Unlike New Retirement, MaxiFi does robo-optimization. Click on its Maximization button and it will maximize whatever profile you’ve constructed. Maximization references considering all Social Security collection strategies and retirement-account withdraw start dates to find the combination that delivers your household’s highest lifetime spending. You can also further optimize your plan on a manual basis. Each profile you set up can be compared on a side-to-side basis with any other.

Getting Social Security right can, in particular, deliver tens to hundreds of thousands of dollars in additional lifetime discretionary spending. MaxiFi’s Social Security benefit code is second to none in detail and accuracy. Indeed, it goes far beyond the tools the Social Security Administration provides on its website.

Conventional tools like New Retirement can explore Social Security optimization, Roth Conversions, and optimal timing of retirement account withdrawals. But, to repeat, MaxiFi does so ensuring your spending, taxes, and insurance premiums remain internally consistent. For example, if you model retiring early, MaxiFi automatically lowers your spending, federal and state taxes, and, as appropriate, Social Security benefits, benefit-taxation, and Medicare Part B (IRMAA) premiums.

Life insurance calcs that protect survivors' living standards

Setting arbitrary spending targets, as New Retirement and other conventional tools require, means being advised to buy enough life insurance to cover these supposed spending “needs.” MaxiFi’s life insurance suggestions are based on actual spending needs – what’s needed to preserve your household’s sustainable living standard for survivors.

Life insurance isn’t, of course, free. MaxiFi adjusts its spending suggestions in light of these costs, which, in turn, impacts required annual life insurance amounts. Here, again, internally consistent calculations are critical. So too is MaxiFi Premium’s Contingent Planning – accounting for changes in housing, earnings, childcare, etc., when a household head or spouse/partner passes.

Living Standard Monte Carlo® dynamically adjusts spending

New Retirement’s Monte Carlo simulations, as with other conventional tools, assume you will spend at your desired retirement target no matter how poorly or well your assets perform. As discussed above, a “safe” plan is one with an 80 percent or higher probability of avoiding going broke. But who wants to have even a 1 percent chance of losing every penny except Social Security, be that at age 95 or age 65.
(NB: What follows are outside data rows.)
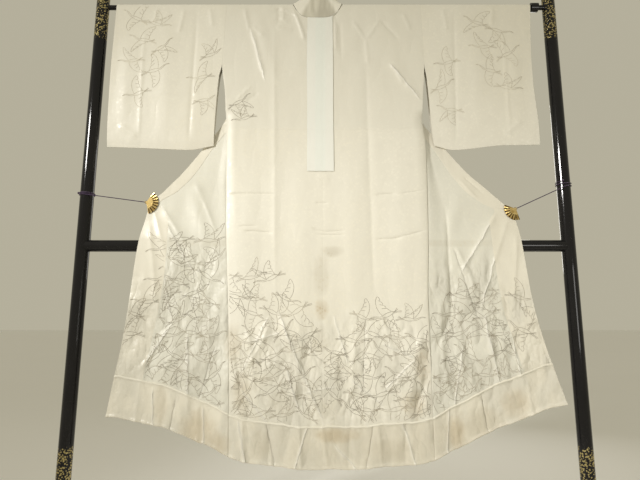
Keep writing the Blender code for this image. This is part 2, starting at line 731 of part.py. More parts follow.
def add_clip(side, collection):
    clip = CLIPS[side]
    fan(f"clip_{side}_leaf", clip, clip.spread, clip.length, LEAF_Y, RIB_HEIGHT, collection)
    fan(f"clip_{side}_jaw", clip, JAW_SPREAD, JAW_LENGTH, JAW_Y, 0.0, collection)
    low, high = LEAF_Y + LEAF_WALL / 2 + GAP, JAW_Y - LEAF_WALL / 2 - GAP
    profile = [(0.0, high), (PIN_RADIUS, high), (PIN_RADIUS, low), (0.0, low)]
    place = Matrix.Translation((clip.x, 0, clip.z))
    turned(f"clip_{side}_pin", profile, Vector((0, 1, 0)), place, collection, GOLD)
    bpy.ops.mesh.primitive_torus_add(
        major_radius=RING_RADIUS,
        minor_radius=RING_WIRE,
        major_segments=24,
        minor_segments=8,
        location=ring_centre(side),
        rotation=(math.radians(90), 0, 0),
    )
    ring = bpy.context.object
    ring.name = f"clip_{side}_ring"
    ring.data.shade_smooth()
    for owner in ring.users_collection:
        owner.objects.unlink(ring)
    collection.objects.link(ring)
    add_material(ring, GOLD)


def tie_route(side):
    """The cord's centre line: from the clip's ring straight to the post, then round it."""
    tie, sign = TIES[side], SIDES[side].sign
    ring = ring_centre(side)
    touch = post_touch(side)
    start = ring + (touch - ring).normalized() * (RING_RADIUS + RING_WIRE + GAP)
    route = [start.lerp(touch, i / 12) for i in range(12)]
    for i in range(round(tie.turns * WRAP_STEPS) + 1):
        angle = 2 * math.pi * i / WRAP_STEPS
        x = touch.x + sign * WRAP_RADIUS * math.sin(angle)
        z = tie.post_z + tie.rise * angle / (2 * math.pi)
        route.append(Vector((x, -WRAP_RADIUS * math.cos(angle), z)))
    return route


def add_cord(side, collection):
    route = tie_route(side)
    curve = bpy.data.curves.new(f"cord_{side}", "CURVE")
    curve.dimensions = "3D"
    curve.bevel_depth = CORD_RADIUS
    curve.bevel_resolution = 2
    curve.use_fill_caps = True
    line = curve.splines.new("POLY")
    line.points.add(len(route) - 1)
    for point, place in zip(line.points, route):
        point.co = (*place, 1.0)
    obj = bpy.data.objects.new(f"cord_{side}", curve)
    collection.objects.link(obj)
    add_material(obj, CORD)
    onward = (route[-1] - route[-2]).normalized()
    knot = bmesh.new()
    bmesh.ops.create_uvsphere(knot, u_segments=12, v_segments=8, radius=KNOT_RADIUS)
    ball = mesh_object(f"cord_{side}_knot", knot, collection, smooth_angle=80)
    outward = Vector((route[-1].x - SIDES[side].sign * POST_X, route[-1].y, 0)).normalized()
    ball.location = route[-1] + onward * (KNOT_RADIUS + GAP) + outward * (KNOT_RADIUS - CORD_RADIUS)
    add_material(ball, CORD)


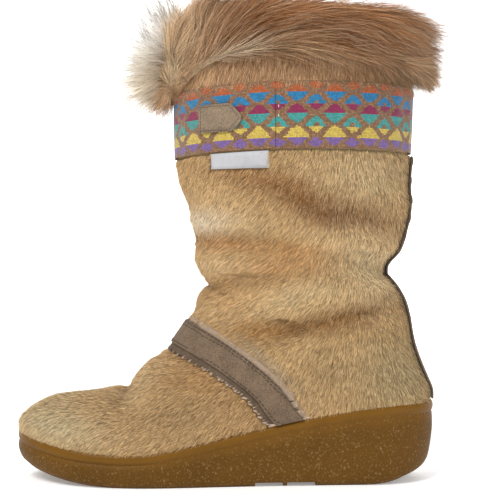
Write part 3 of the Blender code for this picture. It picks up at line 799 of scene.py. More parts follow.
def hair_bend(board, here):
    """How far each part of a hair is moved: towards its lock, along the sweep and in waves."""
    along = board.read("along")
    gathered = board.scaled(board.read("pull", "FLOAT_VECTOR"), board.inlet("Gather") * along)
    bent = board.scaled(board.read("sweep", "FLOAT_VECTOR"), board.read("size") * along * along)
    waves = {"Vector": here, "Scale": 1.0 / board.inlet("Wave span"), "Detail": 1.0}
    ripple = board.node("ShaderNodeTexNoise", waves, out=1)
    ripple = board.vectors("SUBTRACT", ripple, (0.5, 0.5, 0.5))
    waved = board.scaled(ripple, board.inlet("Wave") * along)
    return board.vectors("ADD", board.vectors("ADD", gathered, bent), waved)


def hair_recipe():
    """Blades scattered over a skin, laid along its comb, gathered into locks and bent along its sweep."""
    board = Recipe("combed hair", [(name, kind) for kind, names in HAIR_INPUTS.items() for name in names])
    skin = board.inlet("Geometry")
    seed = board.inlet("Seed")
    thick = board.read("thick")
    here = board.node("GeometryNodeInputPosition")
    roots = board.scattered(skin, board.inlet("Density") * thick, seed)
    locks = board.scattered(skin, board.inlet("Locks") * thick, seed + 1)
    covers = board.shape("Covers")
    points = told(board, uncovered(board, roots, covers, here), locks, here, seed)
    turn = hair_turn(board, roots.also("Normal"), covers)
    length = board.read("size")
    width = board.inlet("Width") * board.random(0.6, 1.3, 15)
    scale = board.node("ShaderNodeCombineXYZ", {"X": length, "Y": width, "Z": length})
    hairs = board.copies(points, "Blade", Rotation=turn, Scale=scale)
    bent = {"Geometry": hairs, "Offset": hair_bend(board, here)}
    board.finish(board.node("GeometryNodeSetPosition", bent))
    return board


def stitch_recipe():
    """Short threads laid along a line, one every pitch."""
    board = Recipe("stitches", (("Pitch", "Float"), ("Thread", "Object"), ("Material", "Material")))
    line = board.node("GeometryNodeMeshToCurve", {"Mesh": board.inlet("Geometry")})
    pitch = {"Curve": line, "Length": board.inlet("Pitch")}
    points = board.node("GeometryNodeCurveToPoints", pitch, mode="LENGTH")
    board.finish(board.copies(points, "Thread", Rotation=points.also("Rotation")))
    return board


# ---------------------------------------------------------------- small shapes that are repeated

def blade(segments, taper):
    """A flat hair, one unit long along X and one wide at its root, closing to a point."""
    body = bmesh.new()
    along = body.verts.layers.float.new("along")
    pairs = []
    for step in range(segments):
        share = step / segments
        half = 0.5 * (1 - share**taper)
        pair = [body.verts.new((share, side * half, 0.0)) for side in (-1, 1)]
        for vertex in pair:
            vertex[along] = share
        pairs.append(pair)
    tip = body.verts.new((1.0, 0.0, 0.0))
    tip[along] = 1.0
    for (left, right), (next_left, next_right) in zip(pairs, pairs[1:]):
        body.faces.new((left, next_left, next_right, right))
    body.faces.new((pairs[-1][0], tip, pairs[-1][1]))
    return bpy.data.objects.new("blade", mesh_of("blade", body))


def thread(length, thickness):
    """One visible stitch: a short thread along Z, rounded and thin at both ends."""
    body = bmesh.new()
    bmesh.ops.create_uvsphere(body, u_segments=6, v_segments=6, radius=1.0)
    for vertex in body.verts:
        x, y, z = vertex.co
        vertex.co = Vector((x * thickness / 2, y * thickness / 2, z * length / 2)) * MM
    return bpy.data.objects.new("thread", mesh_of("thread", body))


def line_object(lines):
    """A hidden mesh of open lines, each a list of points in millimetres."""
    vertices = [tuple(np.asarray(point) * MM) for line in lines for point in line]
    edges = []
    start = 0
    for line in lines:
        edges += [(start + step, start + step + 1) for step in range(len(line) - 1)]
        start += len(line)
    mesh = bpy.data.meshes.new("lines")
    mesh.from_pydata(vertices, edges, [])
    return linked("lines", mesh)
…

MaxiFi’s Full Risk Investing simulates what people actually do or should do – adjust their spending in light of how well their assets perform. MaxiFi’s Full Risk Investing shows you the range of living standard trajectories you can expect based on how aggressively you invest and spend through time. Full Risk Investing not only shows you your upside and downside living standard risk. It compares upside and downside trajectories for riskier and safer strategies. These strategies involve two decisions – how aggressively to invest through time, but also how aggressively to spend through time. Like aggressive investing, aggressive spending can produce substantial downside living standard risk.

MaxiFi also includes a unique approach to Monte Carlo, called Upside Investing. It’s designed for investors who want to set a floor under their living standard, but still invest in the market. MaxiFi is the world’s only software that helps you establish, not an income floor, but a living standard floor. And it shows you the trade-off between a higher floor and a lower upside (or vice versa). Most households want to invest in the market. But they also want to sleep at night knowing their basic living standard is secure. MaxiFi’s Upside Investing eliminates downside living standard investment risk while providing you with a potentially substantial future living standard upside.